The file upload in the browser must be an asynchronous data pipeline with event access to allow custom behavior, such as scaling or other form of image manipulation to take place. This could even allow some actual UI to be presented to the user as part of the workflow.

Supporting chunked uploads requires additional logic to handle the temporary caching and stitching. In order to avoid multiple code paths, we can simply treat every upload as a chunked upload which comes with a small overhead but offers us a greatly simplified code flow.

dtdesign commented 10 months ago

We need a dedicated setting that limits the maximum size of files uploaded this way. Stitching together the file is a I/O-heavy operation that is limited by the available I/O bandwidth which is effectively unknown to the process.

For example, a SATA SSD will typically have write speeds of about 500 MB/s which may sound a lot but also means that the default max_execution_time of 30 seconds only allows for ~15 GB of data to be written. The actual throughput will be lower because of possible other I/O activity and for this example assumes that we get the full exclusive bandwidth.

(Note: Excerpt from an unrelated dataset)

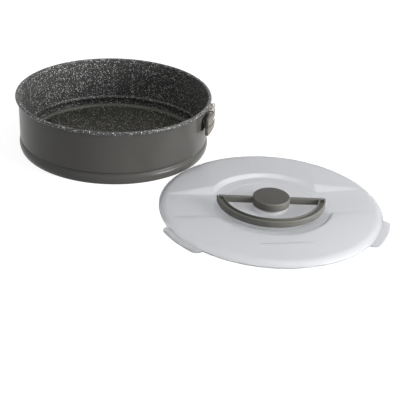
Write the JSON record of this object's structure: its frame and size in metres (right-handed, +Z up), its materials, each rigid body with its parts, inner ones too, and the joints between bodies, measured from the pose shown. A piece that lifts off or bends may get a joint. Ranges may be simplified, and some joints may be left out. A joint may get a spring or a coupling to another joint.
{
  "type": "springform cake tin with lid",
  "caption": "Round springform cake tin with a loose base and a toggle latch, and its frosted carrying lid with a folding handle, taken off and lying beside it.",
  "frame": {"origin": "the tin's axis at the underside of its base plate, on the surface that the tin and the lid stand on", "axes": "+Z up along the tin's axis, +X towards the lid's side, -Y towards the side that the lid lies on"},
  "size_m": [0.4969, 0.4427, 0.0755],
  "materials": {
    "band_coat": "satin dark grey non-stick coat",
    "plate_coat": "dark non-stick coat with light stone-like speckles",
    "latch_steel": "nickel plated",
    "lid_plastic": "frosted translucent polypropylene",
    "handle_plastic": "satin dark grey polypropylene",
    "screw_steel": "zinc plated"
  },
  "bodies": {
    "tin_and_lid": {"side_band": "band_coat", "base_plate": "plate_coat", "hinge_bracket": "latch_steel", "hinge_bracket_rivets": "latch_steel", "lever_pivots": "latch_steel", "catch_bracket": "latch_steel", "catch_bracket_rivets": "latch_steel", "catch_pin": "latch_steel", "lid_shell": "lid_plastic"},
    "latch_lever": {"lever": "latch_steel", "link_pin": "latch_steel"},
    "latch_link": {"link": "latch_steel"},
    "lid_hub": {"hub": "handle_plastic", "hub_washer": "screw_steel", "hub_screw": "screw_steel"},
    "lid_handle": {"handle": "handle_plastic"}
  },
  "joints": [
    {"name": "lever_swing", "type": "hinge", "parent": "tin_and_lid", "child": "latch_lever", "pos_m": [0.13625, -0.01432, 0.0515], "axis": [0, 0, 1], "range_deg": [0, 135]},
    {"name": "link_swing", "type": "hinge", "parent": "latch_lever", "child": "latch_link", "pos_m": [0.1335, -0.0261, 0.0515], "axis": [0, 0, 1], "range_deg": [-135, 0]},
    {"name": "hub_spin", "type": "hinge", "parent": "tin_and_lid", "child": "lid_hub", "pos_m": [0.21522, -0.16755, 0.011], "axis": [0, 0, 1], "continuous": true},
    {"name": "handle_fold", "type": "hinge", "parent": "lid_hub", "child": "lid_handle", "pos_m": [0.21522, -0.16755, 0.011], "axis": [-0.9993, -0.0384, 0], "range_deg": [0, 180]}
  ],
  "couplings": [
    {"joint": "link_swing", "follows": "lever_swing", "ratio": -1}
  ]
}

In practice, writing 10 GB to a SATA SSD is possibly a reasonable upper limit that can be achieved within 30 seconds. This looks even more grim when dealing with SATA HDDs which is around 140 MB/s, allowing for a theoretical maximum of 4.2 GB being written in 30 seconds. However, unlike SSDs, the same HDD is possibly responsible reading the source data which means that writing a file larger than ~2 GB in 30 seconds is unlikely to succeed.

The actual available bandwidth is most likely unknown to the site operator which makes this even more difficult. We could set the default limit to 1 GB which should work on pretty much every system.

dtdesign commented 10 months ago

https://www.php.net/manual/en/info.configuration.php#ini.max-execution-time

On non Windows systems, the maximum execution time is not affected by system calls, stream operations etc. Please see the set_time_limit() function for more details.

That is interesting and suggest that file I/O actually does not count towards the max_execution_time, at least on non Windows systems. However, the web server and any reverse proxy (if present) have their own timeouts so we still need reasonable limits to prevent the requests from timing out.

dtdesign commented 9 months ago

The files at minimum require an objectTypeID to be able to infer where they belong, but other than that no further information is required.

At first I though that we should also store an object id, but that has the drawback of duplicating data and due to the lack of foreign keys is prone to be unreliable. Actually, we do not need the objectID at all:

For 1:1 mappings, the referring object can just store the file id itself. For example, a style could store its page logo as pageLogoFileID that in return is a foreign key that references wcf1_file.fileID.
For 1:n mappings an intermediate mapping table can be used to store the references. Attachments are an example of such a mapping where multiple files are associated with a single object.